Server will loop and accept connection from a client, then call its process function to communicate with client socket. There is a problem here: process_client_sock might takes a long time, or even contains a loop(which is often the case).

def process_client_sock(c_sock, c_addr):
    while True:
        receive_or_send_data(c_sock)

In which case, the server is unable to accept any more connections.

A simple solution would be using multi-process or multi-thread, just create a new thread to deal with request, while the main loop keeps listening on new connections.

s_sock = socket.socket()
s_sock.bind()
s_sock.listen()

while True:
    c_sock, c_addr = s_sock.accept()
    thread = Thread(target=process_client_sock, args=(c_sock, c_addr))
    thread.start()

This works of course, but not well enough considering performance. Because new process/thread takes extra CPU and memory, not idle for servers might get thousands connections.

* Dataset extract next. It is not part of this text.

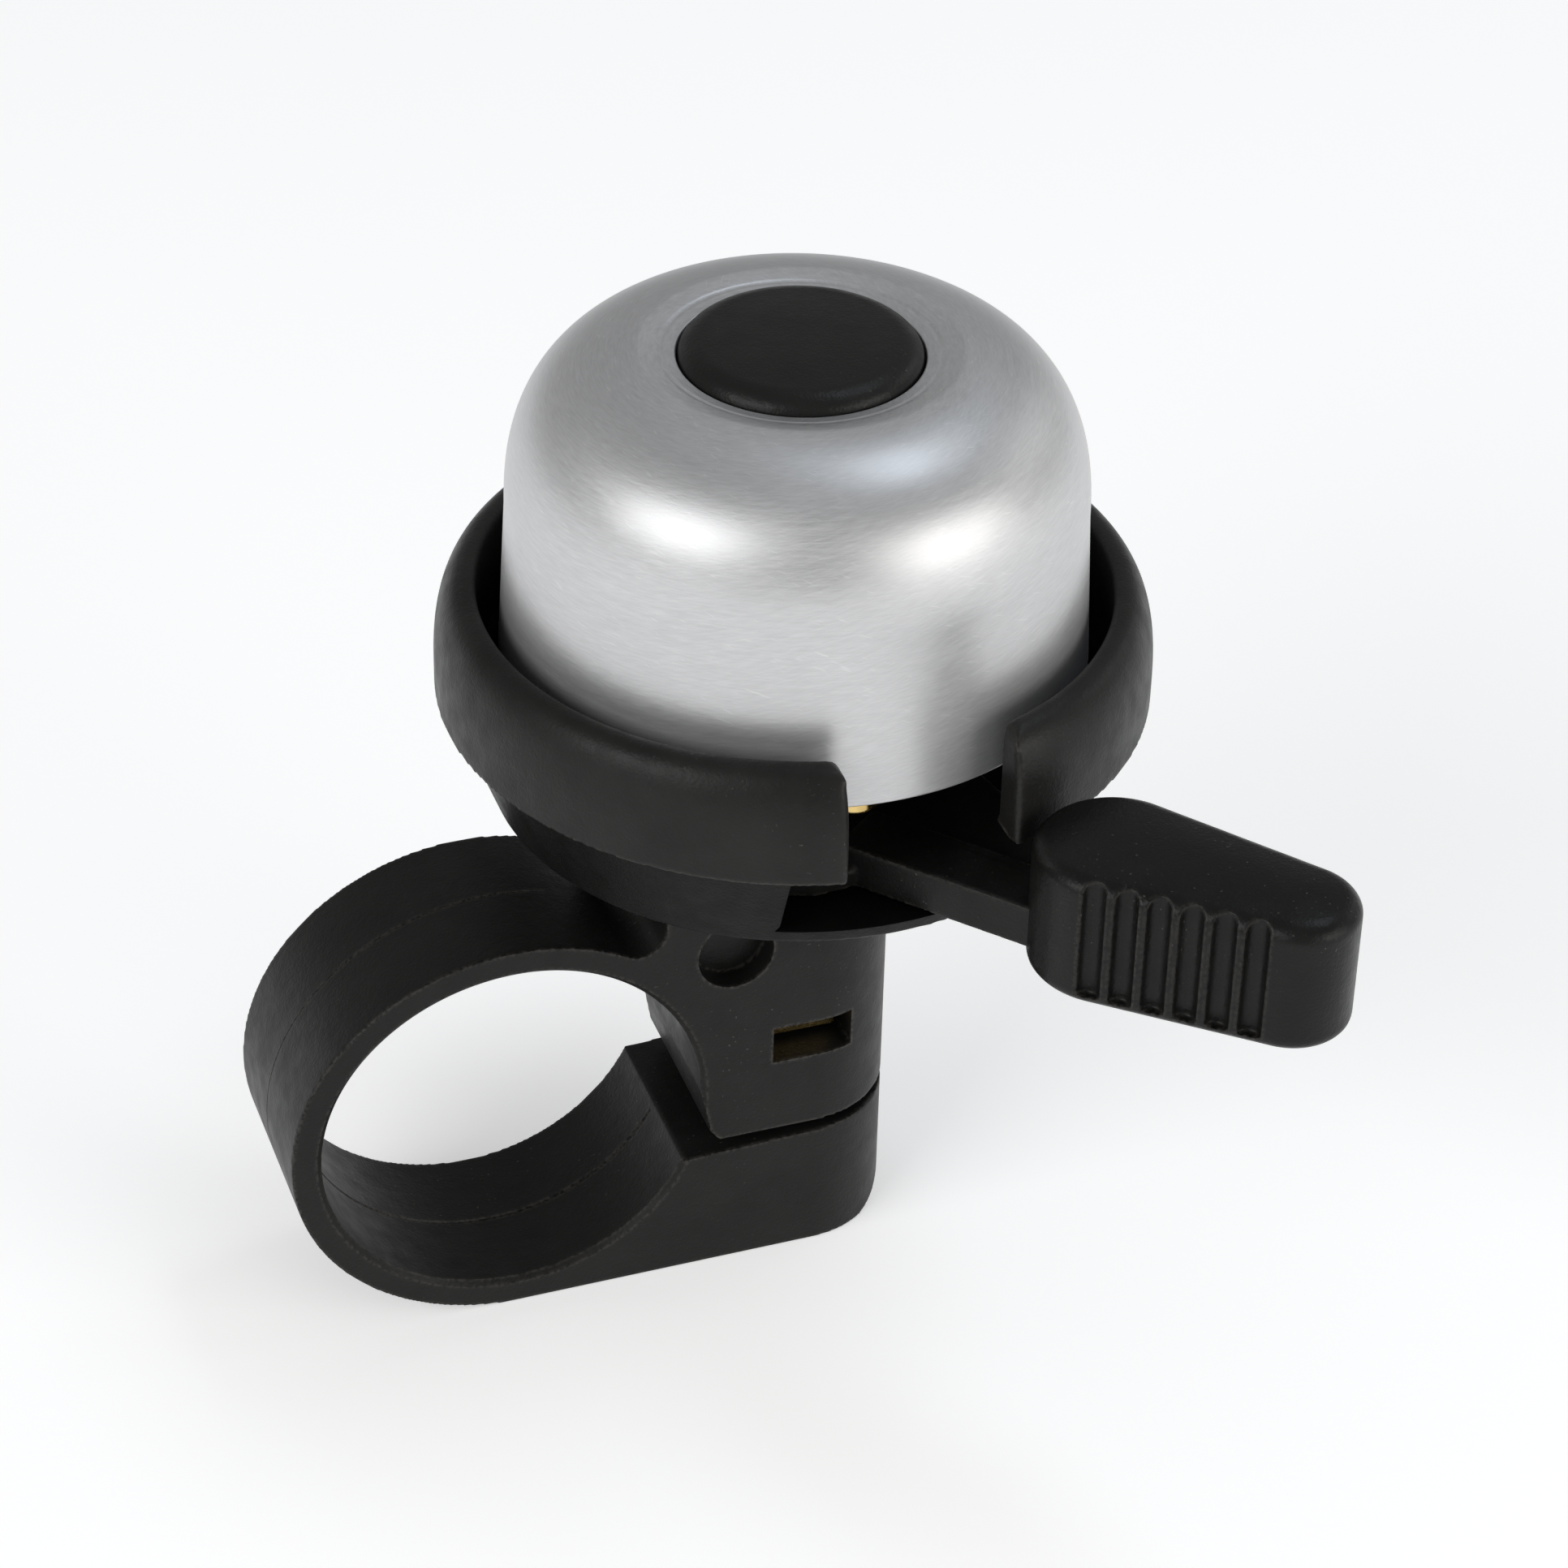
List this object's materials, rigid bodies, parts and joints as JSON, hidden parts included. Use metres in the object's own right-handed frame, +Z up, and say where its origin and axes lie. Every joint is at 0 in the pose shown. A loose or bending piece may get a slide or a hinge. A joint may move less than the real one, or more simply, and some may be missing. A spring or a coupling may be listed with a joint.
{
  "type": "bicycle bell",
  "caption": "Handlebar bell with a metal dome in an open plastic collar, a ribbed thumb lever and a split band clamp tightened by a screw.",
  "frame": {"origin": "on the handlebar's axis, midway along the clamp's width", "axes": "+Y along the handlebar, +Z up along the dome's axis, +X from the handlebar towards the bell"},
  "size_m": [0.0549, 0.0568, 0.0622],
  "materials": {
    "black_plastic": "fine-grained matt charcoal moulding",
    "dome_aluminium": "satin, finely brushed",
    "steel": "zinc-plated",
    "brass": "turned, lightly tarnished",
    "nylon": "natural nylon"
  },
  "bodies": {
    "base": {"clamp_body": "black_plastic", "clamp_nut": "brass", "base_cup": "black_plastic", "dome_stud": "steel", "post_sleeve": "nylon", "dome_seat_washer": "nylon", "dome": "dome_aluminium", "dome_top_washer": "steel", "dome_nut": "steel", "dome_cap": "black_plastic", "lever_pin": "steel", "lever_washer": "nylon", "return_spring": "steel"},
    "clamp_lug": {"clamp_lug": "black_plastic", "clamp_washer": "steel"},
    "clamp_screw": {"clamp_screw": "steel"},
    "lever": {"lever_arm": "black_plastic", "thumb_pad": "black_plastic", "lever_bush": "brass", "striker_rivet": "brass"},
    "striker": {"striker_leaf": "steel", "hammer": "brass"}
  },
  "joints": [
    {"name": "clamp_flex", "type": "hinge", "parent": "base", "child": "clamp_lug", "pos_m": [-0.01313, 0, 0], "axis": [0, -1, 0], "range_deg": [0, 0.8]},
    {"name": "clamp_screw_turn", "type": "hinge", "parent": "clamp_lug", "child": "clamp_screw", "pos_m": [0.0188, 0, -0.0115], "axis": [0, 0, 1], "range_deg": [0, 320]},
    {"name": "lever_pivot", "type": "hinge", "parent": "base", "child": "lever", "pos_m": [0.014, 0.0082, 0.0213], "axis": [0, 0, 1], "range_deg": [0, 18], "stiffness_Nm_per_rad": 0.15, "springref_deg": -5.73},
    {"name": "striker_flex", "type": "hinge", "parent": "lever", "child": "striker", "pos_m": [0.0097, -0.0068, 0.0281], "axis": [0, 0, 1], "range_deg": [-0.8, 5], "stiffness_Nm_per_rad": 0.1}
  ],
  "couplings": [
    {"joint": "clamp_flex", "follows": "clamp_screw_turn", "ratio": 0.0025}
  ]
}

So select and poll system calls tries to solve this problem. You give select a set of file descriptors and tell it to notify you if any fd is ready to read/write/ or exception happens.

does it(select) block while watching a resource?

Yes, or no depends on the parameter you passed to it.

As select man page says, it will get struct timeval parameter

int select(int nfds, fd_set *readfds, fd_set *writefds,
       fd_set *exceptfds, struct timeval *timeout);

struct timeval {
long    tv_sec;         /* seconds */
long    tv_usec;        /* microseconds */
};

There are three cases:

  1. timeout.tv_sec == 0 and timeout.tv_usec = 0

    No-blocking, return immediately

  2. timeout == NULL

    block forever until a file descriptor is ready.

  3. timeout is normal

    wait for certain time, if still no file descriptor is available, timeout and return.

What is the purpose of polling ?

Put it into simple words: polling frees CPU for other works when waiting for IO.

This is based on the simple facts that

  1. CPU is way more faster than IO
  2. waiting for IO is a waste of time, because for the most time, CPU will be idle

Hope it helps.